Schwarzenegger Just Another Rich Republican

Make no mistake about Arnold, he is not a new breed of Republican. By flat-out rejecting the reasonable advice, given by economic adviser Warren Buffet, to raise California's artificially low property taxes, he proved himself to be just another Republican representing the rich. As governor he promises to champion the interests of business over those of consumers and workers.

In a press conference in Los Angeles today, Schwarzenegger had this to say about the California budget and taxes:

"We must have a constitutional spending cap and must immediately attack operating deficits head on," Mr. Schwarzenegger told a ballroom packed with reporters at the Westin Hotel near Los Angeles International Airport.

"Does that mean we are going to make cuts?" he said. "Yes. Does this mean education is on the table? No. Does this mean I am willing to raise taxes? No. Additional taxes are the last burden we need to put on the backs of the citizens and businesses of California."

Mr. Schwarzenegger said he would not provide specifics on budget cuts during the campaign. "The public doesn't care about figures," he said.

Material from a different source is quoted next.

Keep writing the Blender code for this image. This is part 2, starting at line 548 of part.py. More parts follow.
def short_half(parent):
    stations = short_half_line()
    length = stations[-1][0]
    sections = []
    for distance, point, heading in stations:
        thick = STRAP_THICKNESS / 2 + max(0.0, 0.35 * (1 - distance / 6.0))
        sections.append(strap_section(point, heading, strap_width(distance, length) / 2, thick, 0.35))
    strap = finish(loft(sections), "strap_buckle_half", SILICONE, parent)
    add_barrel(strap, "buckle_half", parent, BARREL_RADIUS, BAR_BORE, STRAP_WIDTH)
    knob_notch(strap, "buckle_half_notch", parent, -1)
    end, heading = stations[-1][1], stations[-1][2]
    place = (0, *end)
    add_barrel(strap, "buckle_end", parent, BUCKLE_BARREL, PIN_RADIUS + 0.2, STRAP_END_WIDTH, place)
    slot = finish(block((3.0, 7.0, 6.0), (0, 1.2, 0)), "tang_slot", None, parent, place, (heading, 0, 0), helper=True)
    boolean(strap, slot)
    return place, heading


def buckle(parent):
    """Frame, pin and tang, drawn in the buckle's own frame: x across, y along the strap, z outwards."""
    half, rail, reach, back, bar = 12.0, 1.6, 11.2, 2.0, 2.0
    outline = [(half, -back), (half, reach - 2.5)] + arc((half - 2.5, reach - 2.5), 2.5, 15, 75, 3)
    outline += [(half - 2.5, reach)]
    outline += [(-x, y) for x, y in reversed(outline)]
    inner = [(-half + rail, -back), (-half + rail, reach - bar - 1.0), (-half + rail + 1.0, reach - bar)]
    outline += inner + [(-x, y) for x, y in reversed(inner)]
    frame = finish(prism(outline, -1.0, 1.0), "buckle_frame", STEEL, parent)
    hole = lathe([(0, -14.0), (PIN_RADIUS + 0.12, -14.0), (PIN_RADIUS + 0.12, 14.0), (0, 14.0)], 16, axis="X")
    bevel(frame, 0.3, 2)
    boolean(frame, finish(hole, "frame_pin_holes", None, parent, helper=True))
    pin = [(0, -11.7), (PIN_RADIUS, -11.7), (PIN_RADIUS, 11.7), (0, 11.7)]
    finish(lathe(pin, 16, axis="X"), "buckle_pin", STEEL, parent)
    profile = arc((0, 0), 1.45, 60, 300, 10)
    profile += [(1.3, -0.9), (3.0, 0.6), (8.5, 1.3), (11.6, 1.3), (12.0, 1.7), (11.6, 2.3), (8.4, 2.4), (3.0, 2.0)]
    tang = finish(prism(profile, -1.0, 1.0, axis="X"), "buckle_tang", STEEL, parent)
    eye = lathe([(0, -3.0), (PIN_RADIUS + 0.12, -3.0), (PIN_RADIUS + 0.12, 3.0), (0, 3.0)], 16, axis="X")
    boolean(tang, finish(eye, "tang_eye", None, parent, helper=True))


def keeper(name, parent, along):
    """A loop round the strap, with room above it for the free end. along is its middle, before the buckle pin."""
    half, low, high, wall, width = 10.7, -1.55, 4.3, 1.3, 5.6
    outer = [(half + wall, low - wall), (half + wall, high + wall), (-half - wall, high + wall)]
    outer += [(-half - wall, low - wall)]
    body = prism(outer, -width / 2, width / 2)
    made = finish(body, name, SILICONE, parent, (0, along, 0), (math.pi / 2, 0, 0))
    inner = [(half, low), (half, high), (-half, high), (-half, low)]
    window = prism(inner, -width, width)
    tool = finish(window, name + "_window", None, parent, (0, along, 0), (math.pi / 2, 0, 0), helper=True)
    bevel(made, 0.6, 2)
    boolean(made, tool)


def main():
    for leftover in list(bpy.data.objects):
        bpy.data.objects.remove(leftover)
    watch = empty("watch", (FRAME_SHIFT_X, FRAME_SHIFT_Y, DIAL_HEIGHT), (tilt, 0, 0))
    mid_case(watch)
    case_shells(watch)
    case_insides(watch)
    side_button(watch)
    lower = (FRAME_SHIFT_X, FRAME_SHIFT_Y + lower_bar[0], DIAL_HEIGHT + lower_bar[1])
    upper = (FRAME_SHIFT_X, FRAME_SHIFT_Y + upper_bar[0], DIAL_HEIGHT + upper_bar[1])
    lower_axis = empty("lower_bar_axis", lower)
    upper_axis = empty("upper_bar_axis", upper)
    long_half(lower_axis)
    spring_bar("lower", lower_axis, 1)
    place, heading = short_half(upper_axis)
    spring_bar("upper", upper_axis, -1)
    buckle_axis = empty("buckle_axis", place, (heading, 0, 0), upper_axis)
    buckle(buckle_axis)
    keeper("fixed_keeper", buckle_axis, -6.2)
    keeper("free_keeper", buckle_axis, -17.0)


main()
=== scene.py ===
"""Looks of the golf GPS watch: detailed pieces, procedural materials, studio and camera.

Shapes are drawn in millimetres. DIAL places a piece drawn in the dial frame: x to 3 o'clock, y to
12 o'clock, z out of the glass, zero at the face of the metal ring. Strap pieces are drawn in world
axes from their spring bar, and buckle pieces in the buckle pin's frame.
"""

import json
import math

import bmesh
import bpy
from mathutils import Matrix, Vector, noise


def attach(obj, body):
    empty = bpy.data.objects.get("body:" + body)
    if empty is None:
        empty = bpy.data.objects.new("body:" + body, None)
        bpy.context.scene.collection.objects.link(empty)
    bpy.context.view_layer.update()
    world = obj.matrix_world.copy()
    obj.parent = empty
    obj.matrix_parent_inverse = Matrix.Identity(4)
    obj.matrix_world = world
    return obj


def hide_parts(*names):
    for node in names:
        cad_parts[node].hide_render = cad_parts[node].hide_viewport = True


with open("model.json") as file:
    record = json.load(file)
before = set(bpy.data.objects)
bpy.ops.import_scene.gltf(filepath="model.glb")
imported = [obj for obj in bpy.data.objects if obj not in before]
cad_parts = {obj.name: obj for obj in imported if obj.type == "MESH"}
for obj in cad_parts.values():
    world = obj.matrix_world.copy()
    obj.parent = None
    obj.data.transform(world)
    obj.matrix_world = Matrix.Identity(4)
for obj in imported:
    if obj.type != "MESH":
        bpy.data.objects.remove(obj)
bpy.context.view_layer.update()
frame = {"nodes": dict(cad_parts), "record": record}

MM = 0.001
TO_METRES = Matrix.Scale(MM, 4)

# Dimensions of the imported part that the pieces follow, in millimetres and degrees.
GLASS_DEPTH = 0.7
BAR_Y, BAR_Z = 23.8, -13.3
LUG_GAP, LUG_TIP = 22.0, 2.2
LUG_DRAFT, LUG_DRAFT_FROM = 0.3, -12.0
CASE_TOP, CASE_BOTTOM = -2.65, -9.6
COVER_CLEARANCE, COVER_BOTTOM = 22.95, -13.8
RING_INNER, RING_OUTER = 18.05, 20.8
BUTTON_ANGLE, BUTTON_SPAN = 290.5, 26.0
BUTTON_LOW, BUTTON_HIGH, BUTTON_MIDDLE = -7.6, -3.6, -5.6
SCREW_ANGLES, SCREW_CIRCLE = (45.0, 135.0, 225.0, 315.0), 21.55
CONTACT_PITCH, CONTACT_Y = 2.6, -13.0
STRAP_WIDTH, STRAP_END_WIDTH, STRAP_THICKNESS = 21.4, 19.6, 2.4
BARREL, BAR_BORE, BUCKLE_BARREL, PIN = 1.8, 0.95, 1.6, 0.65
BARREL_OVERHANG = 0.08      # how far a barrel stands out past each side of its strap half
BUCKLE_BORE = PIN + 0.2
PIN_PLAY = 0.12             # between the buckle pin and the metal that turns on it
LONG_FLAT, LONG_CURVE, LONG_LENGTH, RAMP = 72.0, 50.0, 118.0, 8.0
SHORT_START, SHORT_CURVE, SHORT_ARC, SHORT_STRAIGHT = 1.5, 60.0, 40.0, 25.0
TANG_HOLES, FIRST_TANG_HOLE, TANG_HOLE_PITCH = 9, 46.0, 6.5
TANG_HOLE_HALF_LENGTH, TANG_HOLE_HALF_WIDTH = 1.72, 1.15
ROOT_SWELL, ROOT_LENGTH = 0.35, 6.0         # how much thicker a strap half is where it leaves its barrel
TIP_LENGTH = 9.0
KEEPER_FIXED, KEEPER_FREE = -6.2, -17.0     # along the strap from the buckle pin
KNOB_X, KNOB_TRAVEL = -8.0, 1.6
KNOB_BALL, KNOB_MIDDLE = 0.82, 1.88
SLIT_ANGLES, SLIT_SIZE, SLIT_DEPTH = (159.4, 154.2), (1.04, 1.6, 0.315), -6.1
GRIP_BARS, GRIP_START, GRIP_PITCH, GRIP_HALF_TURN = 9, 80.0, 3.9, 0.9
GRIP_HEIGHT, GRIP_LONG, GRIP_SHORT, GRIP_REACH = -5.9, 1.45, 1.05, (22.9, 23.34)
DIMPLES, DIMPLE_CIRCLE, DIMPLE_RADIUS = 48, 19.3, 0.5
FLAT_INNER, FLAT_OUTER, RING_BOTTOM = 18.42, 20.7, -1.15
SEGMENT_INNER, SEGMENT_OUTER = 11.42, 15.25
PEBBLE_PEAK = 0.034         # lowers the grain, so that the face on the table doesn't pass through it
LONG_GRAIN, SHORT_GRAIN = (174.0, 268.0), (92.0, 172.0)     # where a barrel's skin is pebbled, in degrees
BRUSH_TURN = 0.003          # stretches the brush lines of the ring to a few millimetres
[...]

"What the people want to hear is, are you willing to make the changes. Are you tough enough to go in there and provide leadership. "

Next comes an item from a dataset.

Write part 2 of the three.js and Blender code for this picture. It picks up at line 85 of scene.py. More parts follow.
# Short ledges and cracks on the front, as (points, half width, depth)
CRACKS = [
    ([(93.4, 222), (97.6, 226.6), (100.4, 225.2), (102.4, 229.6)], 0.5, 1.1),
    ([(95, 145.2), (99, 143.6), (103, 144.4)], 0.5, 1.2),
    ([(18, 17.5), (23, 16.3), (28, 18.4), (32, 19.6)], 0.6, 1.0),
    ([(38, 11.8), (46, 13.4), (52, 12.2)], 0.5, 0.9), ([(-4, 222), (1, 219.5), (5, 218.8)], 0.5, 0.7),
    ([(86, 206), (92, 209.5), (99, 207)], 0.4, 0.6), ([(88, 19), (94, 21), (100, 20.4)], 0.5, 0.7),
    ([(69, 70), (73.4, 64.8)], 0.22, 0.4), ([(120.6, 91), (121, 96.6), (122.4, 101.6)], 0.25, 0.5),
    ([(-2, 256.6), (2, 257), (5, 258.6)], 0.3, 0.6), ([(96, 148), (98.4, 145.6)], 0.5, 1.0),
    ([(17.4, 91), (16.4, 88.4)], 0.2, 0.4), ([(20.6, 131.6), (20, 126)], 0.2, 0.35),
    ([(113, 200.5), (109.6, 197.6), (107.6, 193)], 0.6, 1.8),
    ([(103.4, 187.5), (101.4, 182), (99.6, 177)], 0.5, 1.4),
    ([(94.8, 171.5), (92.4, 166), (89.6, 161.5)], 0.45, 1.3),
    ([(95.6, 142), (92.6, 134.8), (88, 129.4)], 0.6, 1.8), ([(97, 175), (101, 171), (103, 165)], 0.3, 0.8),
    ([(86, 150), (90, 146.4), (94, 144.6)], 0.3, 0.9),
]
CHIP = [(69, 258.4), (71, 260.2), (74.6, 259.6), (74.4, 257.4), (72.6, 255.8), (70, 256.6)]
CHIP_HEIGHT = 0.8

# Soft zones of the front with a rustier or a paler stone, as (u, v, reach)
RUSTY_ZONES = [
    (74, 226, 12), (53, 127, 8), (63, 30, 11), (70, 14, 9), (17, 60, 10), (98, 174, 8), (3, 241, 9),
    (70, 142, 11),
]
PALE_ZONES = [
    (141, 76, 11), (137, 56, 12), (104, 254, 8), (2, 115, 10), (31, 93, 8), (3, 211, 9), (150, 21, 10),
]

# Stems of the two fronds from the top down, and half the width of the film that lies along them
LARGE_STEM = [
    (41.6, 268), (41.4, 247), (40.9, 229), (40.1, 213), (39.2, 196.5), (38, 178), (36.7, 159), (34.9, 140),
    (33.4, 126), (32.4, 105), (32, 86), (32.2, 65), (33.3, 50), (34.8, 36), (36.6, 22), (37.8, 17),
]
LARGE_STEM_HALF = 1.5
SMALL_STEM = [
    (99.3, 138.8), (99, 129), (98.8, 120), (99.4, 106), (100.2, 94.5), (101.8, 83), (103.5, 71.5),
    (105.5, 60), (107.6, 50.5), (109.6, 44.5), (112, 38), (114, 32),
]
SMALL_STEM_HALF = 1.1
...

"I feel the people of California have been punished enough. From the time they get up in the morning and flush the toilet they're taxed. When they go get a coffee they're taxed. When they get in their car they're taxed. When they go to the gas station they're taxed. When they go to lunch they're taxed. This goes on all day long. Tax. Tax. Tax. Tax. Tax."

This weekend a hullabaloo enveloped the Schwarzenegger camp after Mr. Buffett suggested to The Wall Street Journal that state property taxes needed to be increased. The idea instantly riled Republicans in a state known for the tax rebellion that pushed through Proposition 13 and its limits on property tax increases.

Today, Mr. Schwarzenegger gave an unequivocal promise that he would not seek to alter the property tax structure, while chastising Mr. Buffett.

"First of all, I told Warren if he mentions Prop. 13 one more time he has to do 500 situps," he said.

Mr. Buffett gave a crooked smile.

His outlook today was decidedly pro-business. Among the 18 members of his Economic Recovery Council, whom he met with this morning, were titans of business and finance and economics professors. There were no union representatives or consumer advocates.

On Tuesday, Lt. Gov. Cruz Bustamante, a Democrat who appears to be the main challenger to Mr. Schwarzenegger, according to recent polls, displayed a very different economic plan, which analysts said was bound to be contentious.

Mr. Bustamante, who defied Governor Davis's call for Democrats to stay off the recall ballot, said he would seek to restructure Proposition 13, allowing the state to reassess commercial property and tax it at its current value. This would require a constitutional amendment, an unlikely prospect, experts agree. He also proposed a tax increase on the top 4 percent of earners, an increase in cigarette and alcohol taxes and a half-billion dollar crackdown on Medi-Cal fraud.

Now that Schwarzenegger has revealed himself to be just another Republican who opposes progressive taxation, the question worth asking, but not on many people's lips, is what kind of involvement has Karl Rove and the Bush White House had in engineering this California power grab? And what does it portend for next year's election?